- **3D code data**
## BEGIN

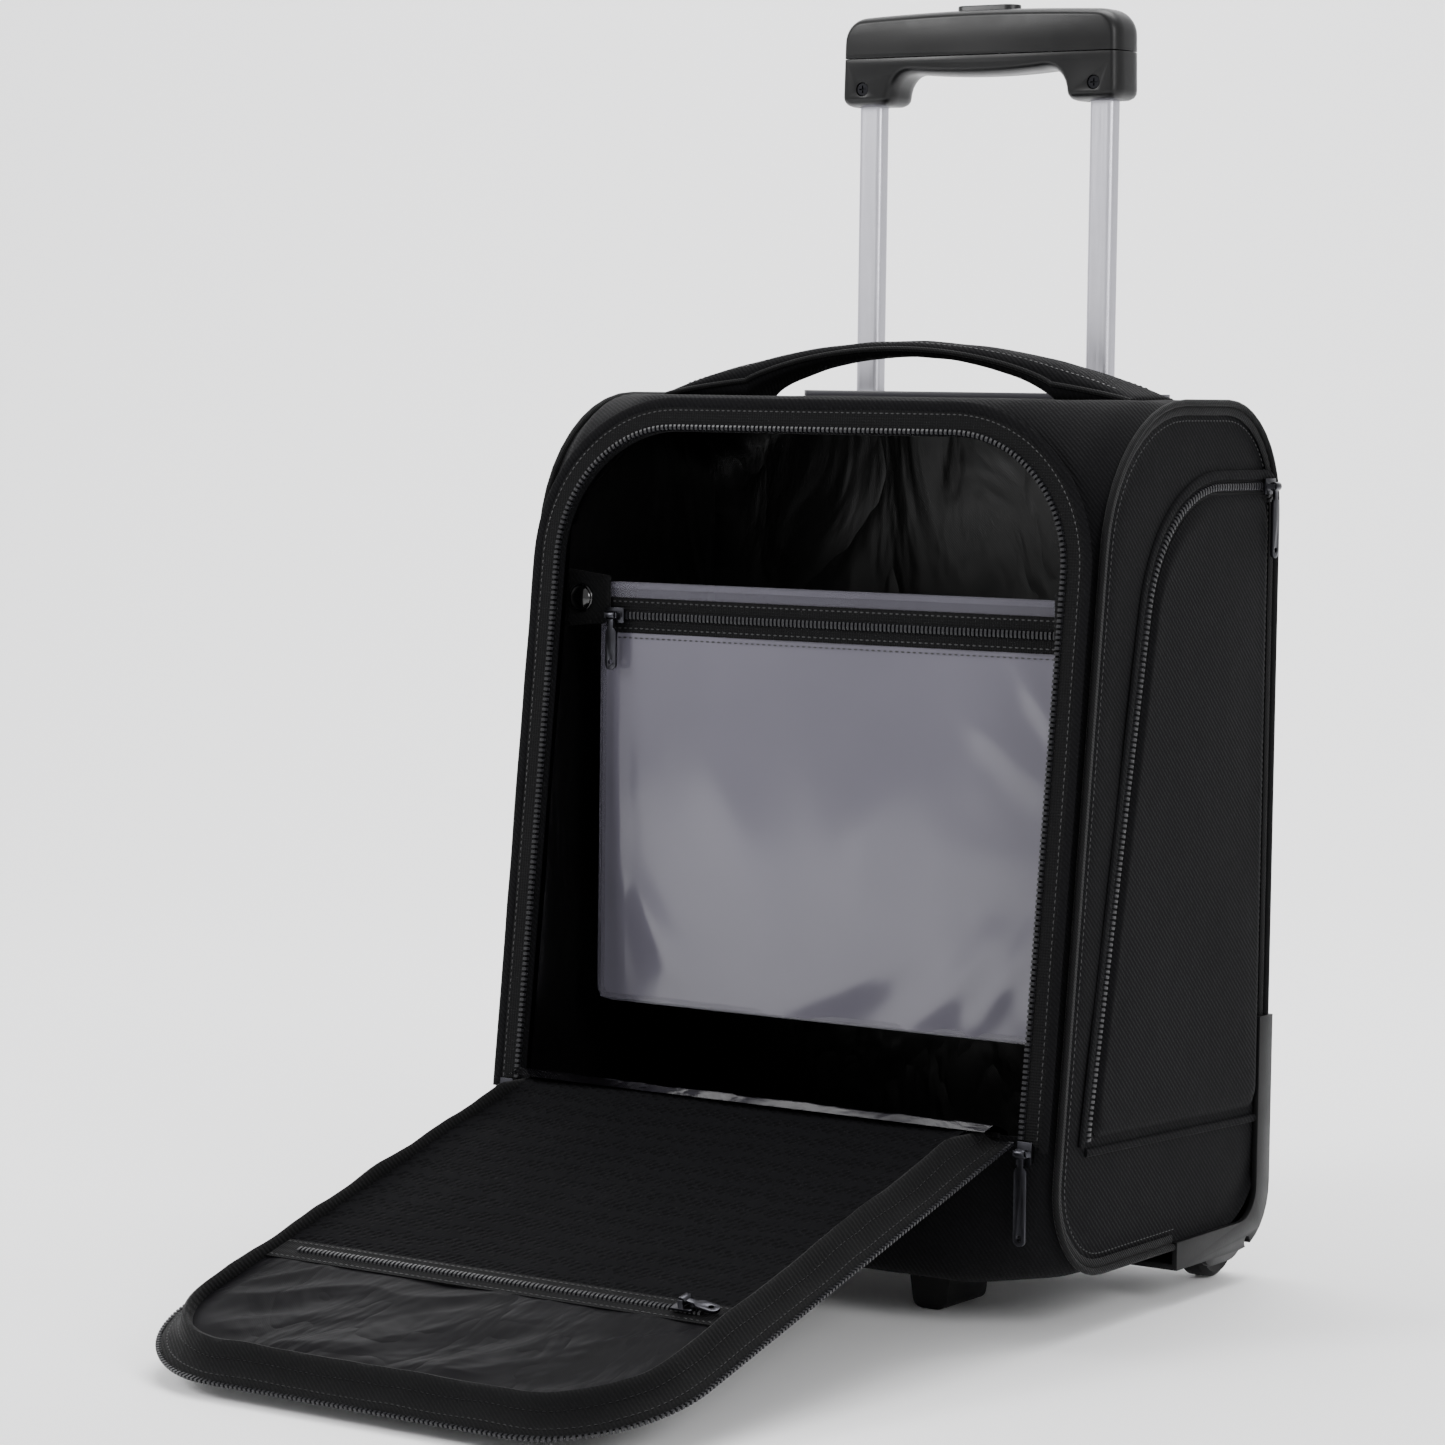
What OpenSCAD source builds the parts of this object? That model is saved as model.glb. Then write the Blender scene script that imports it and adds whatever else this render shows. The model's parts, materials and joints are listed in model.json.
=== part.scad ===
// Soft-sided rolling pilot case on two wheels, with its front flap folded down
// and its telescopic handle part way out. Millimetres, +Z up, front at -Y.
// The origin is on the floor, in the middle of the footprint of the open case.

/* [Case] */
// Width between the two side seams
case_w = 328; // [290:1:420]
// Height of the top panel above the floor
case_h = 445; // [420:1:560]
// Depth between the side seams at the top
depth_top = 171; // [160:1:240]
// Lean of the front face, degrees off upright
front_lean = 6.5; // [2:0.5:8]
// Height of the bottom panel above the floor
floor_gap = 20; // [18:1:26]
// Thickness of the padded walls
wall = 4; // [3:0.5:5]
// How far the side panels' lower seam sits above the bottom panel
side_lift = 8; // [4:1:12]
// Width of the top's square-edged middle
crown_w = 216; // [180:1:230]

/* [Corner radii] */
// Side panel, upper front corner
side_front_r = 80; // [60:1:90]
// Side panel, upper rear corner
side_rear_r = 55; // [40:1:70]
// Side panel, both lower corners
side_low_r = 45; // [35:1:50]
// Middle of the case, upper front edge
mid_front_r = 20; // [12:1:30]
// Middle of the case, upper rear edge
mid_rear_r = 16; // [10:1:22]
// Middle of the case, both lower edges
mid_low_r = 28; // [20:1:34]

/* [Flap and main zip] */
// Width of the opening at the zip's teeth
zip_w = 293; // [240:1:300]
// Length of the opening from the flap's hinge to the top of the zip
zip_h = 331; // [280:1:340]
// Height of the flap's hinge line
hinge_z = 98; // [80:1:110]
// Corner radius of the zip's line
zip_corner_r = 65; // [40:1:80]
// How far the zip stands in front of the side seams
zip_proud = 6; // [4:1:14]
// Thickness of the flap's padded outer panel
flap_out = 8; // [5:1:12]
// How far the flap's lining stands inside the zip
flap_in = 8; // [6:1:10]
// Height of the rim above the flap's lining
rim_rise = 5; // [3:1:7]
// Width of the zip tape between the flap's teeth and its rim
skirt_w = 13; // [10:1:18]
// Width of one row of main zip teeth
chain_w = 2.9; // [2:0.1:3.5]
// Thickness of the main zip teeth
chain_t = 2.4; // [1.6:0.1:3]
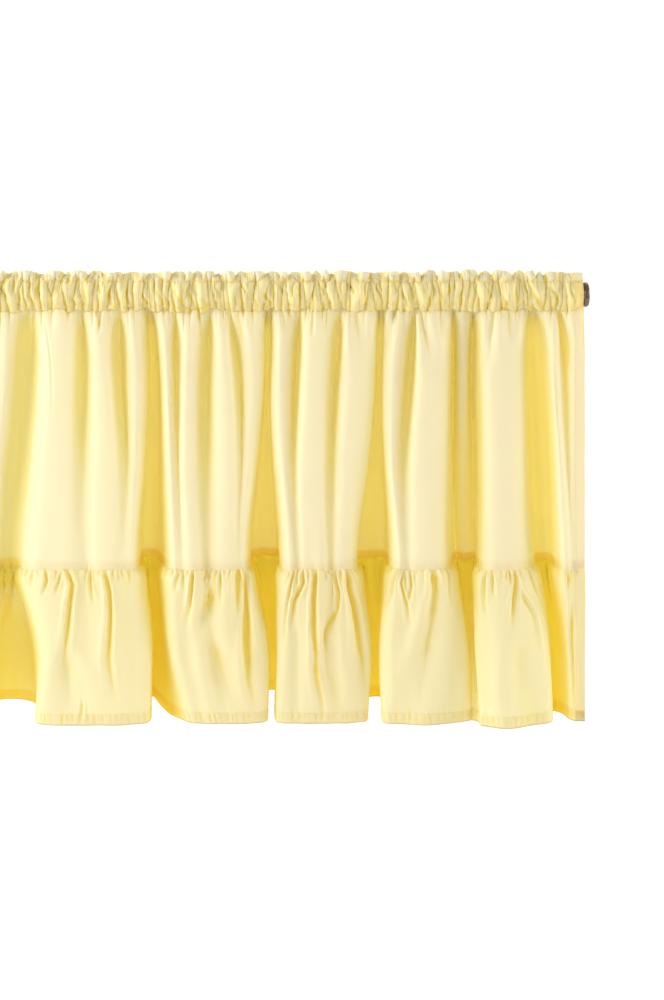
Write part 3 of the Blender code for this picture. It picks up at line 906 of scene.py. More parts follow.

## END

Copy the material above, line for line.

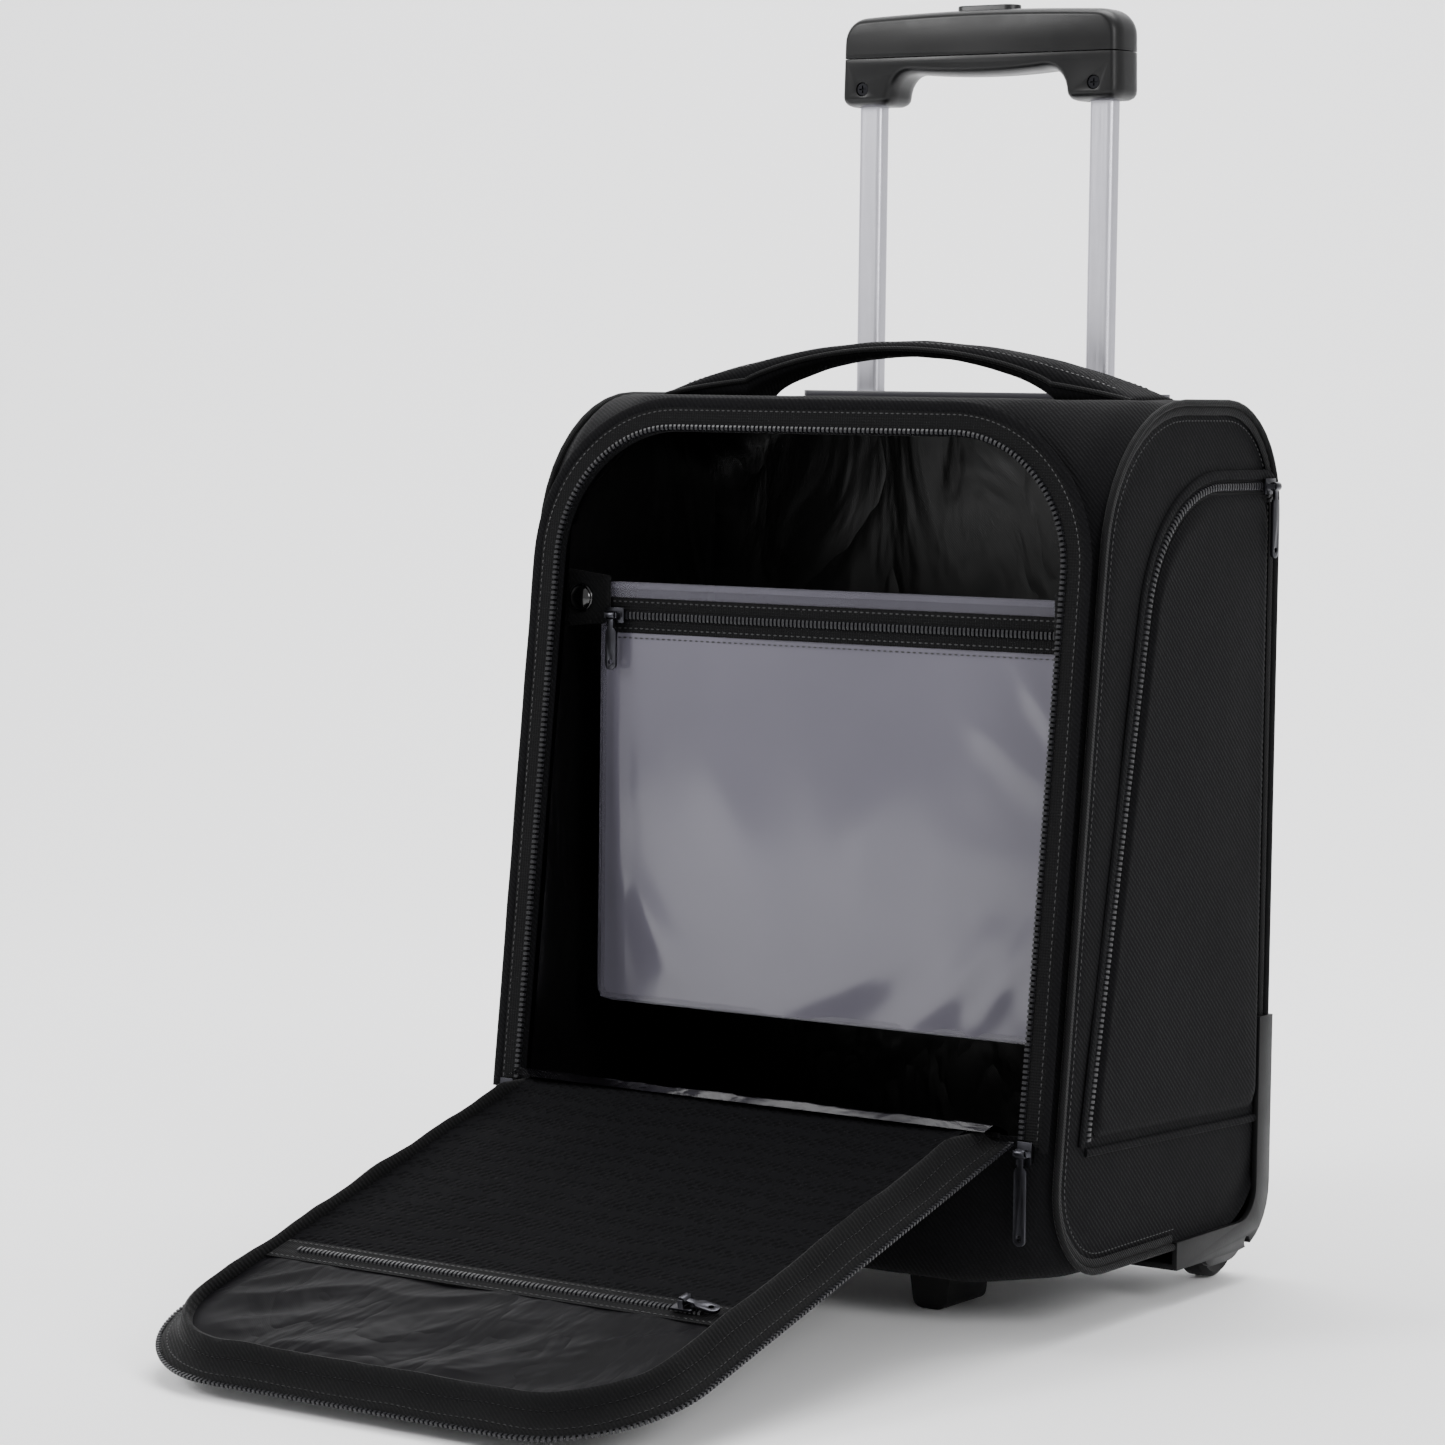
What OpenSCAD source builds the parts of this object? That model is saved as model.glb. Then write the Blender scene script that imports it and adds whatever else this render shows. The model's parts, materials and joints are listed in model.json.
=== part.scad ===
// Soft-sided rolling pilot case on two wheels, with its front flap folded down
// and its telescopic handle part way out. Millimetres, +Z up, front at -Y.
// The origin is on the floor, in the middle of the footprint of the open case.

/* [Case] */
// Width between the two side seams
case_w = 328; // [290:1:420]
// Height of the top panel above the floor
case_h = 445; // [420:1:560]
// Depth between the side seams at the top
depth_top = 171; // [160:1:240]
// Lean of the front face, degrees off upright
front_lean = 6.5; // [2:0.5:8]
// Height of the bottom panel above the floor
floor_gap = 20; // [18:1:26]
// Thickness of the padded walls
wall = 4; // [3:0.5:5]
// How far the side panels' lower seam sits above the bottom panel
side_lift = 8; // [4:1:12]
// Width of the top's square-edged middle
crown_w = 216; // [180:1:230]

/* [Corner radii] */
// Side panel, upper front corner
side_front_r = 80; // [60:1:90]
// Side panel, upper rear corner
side_rear_r = 55; // [40:1:70]
// Side panel, both lower corners
side_low_r = 45; // [35:1:50]
// Middle of the case, upper front edge
mid_front_r = 20; // [12:1:30]
// Middle of the case, upper rear edge
mid_rear_r = 16; // [10:1:22]
// Middle of the case, both lower edges
mid_low_r = 28; // [20:1:34]

/* [Flap and main zip] */
// Width of the opening at the zip's teeth
zip_w = 293; // [240:1:300]
// Length of the opening from the flap's hinge to the top of the zip
zip_h = 331; // [280:1:340]
// Height of the flap's hinge line
hinge_z = 98; // [80:1:110]
// Corner radius of the zip's line
zip_corner_r = 65; // [40:1:80]
// How far the zip stands in front of the side seams
zip_proud = 6; // [4:1:14]
// Thickness of the flap's padded outer panel
flap_out = 8; // [5:1:12]
// How far the flap's lining stands inside the zip
flap_in = 8; // [6:1:10]
// Height of the rim above the flap's lining
rim_rise = 5; // [3:1:7]
// Width of the zip tape between the flap's teeth and its rim
skirt_w = 13; // [10:1:18]
// Width of one row of main zip teeth
chain_w = 2.9; // [2:0.1:3.5]
// Thickness of the main zip teeth
chain_t = 2.4; // [1.6:0.1:3]
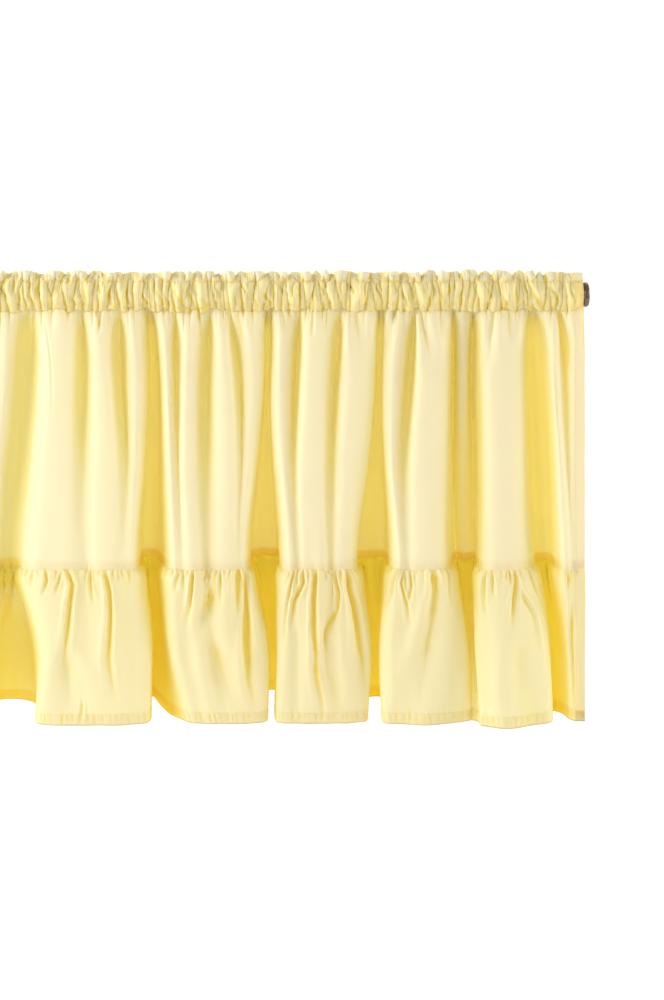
Write part 3 of the Blender code for this picture. It picks up at line 906 of scene.py. More parts follow.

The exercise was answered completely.